- Born: December 26, 1878 New York City, U.S.
- Died: February 27, 1933 (aged 54) Brooklyn, New York, U.S.
- Allegiance: United States
- Branch: United States Navy
- Service years: 1895–1926
- Rank: Lieutenant
- Unit: USS Missouri (BB-11)
- Awards: Medal of Honor

= Charles S. Schepke =

United States Navy Medal of Honor recipient (1878–1933)

Charles Stephen Schepke (December 26, 1878 – February 27, 1933) was a gunner's mate first class serving in the United States Navy who received the Medal of Honor for bravery.

==Biography==
Charles S. Schepke was born December 26, 1878, in New York City, New York, and joined the United States Navy on May 14, 1895. He was stationed aboard the battleship as a gunner's mate first class.
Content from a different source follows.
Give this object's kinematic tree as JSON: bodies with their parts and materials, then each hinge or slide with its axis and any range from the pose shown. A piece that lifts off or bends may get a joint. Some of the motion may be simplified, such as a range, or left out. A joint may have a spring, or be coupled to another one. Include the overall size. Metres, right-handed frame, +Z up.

On April 13, 1904, the Missouri was engaging in target practice when one of the ships 12" gun “flared back”. As the breech was opened for reloading, hot gases were released into the turret, causing it to catch fire. The fire spread to a bag of propellant and from there it spread down to the ammunition handling chamber. Schepke assisted in containing the fire before it spread to other areas of the ship and in putting out the blaze. The fire was eventually contained but, before it was out, 36 of the ship's crew had been killed. For his actions Schepke received the Medal of Honor on May 26, 1904.

He was warranted as a gunner on February 20, 1909, and was promoted to chief gunner on January 16, 1915. During World War I he received a temporary promotion to lieutenant on July 1, 1918.

In June 1921, a Brooklyn, New York judge granted alimony to Schepke's wife, Gertrude Schepke, pending a separation. She was granted a $25 week stipend after she filed for divorce from Lieutenant Schepke.

Schepke retired from the Navy on October 29, 1926.

Lieutenant Schepke died on February 27, 1933.

==Medal of Honor citation==
Rank and organization: Gunner's Mate First Class, U.S. Navy. Born: 26 December 1878, New York, N.Y. Accredited to: New York. G.O. No.: 160, 26 May 1904.

Citation:

For extraordinary heroism while serving on the U.S.S. Missouri in remaining by a burning magazine and assisting to extinguish the fire, 13 April 1904.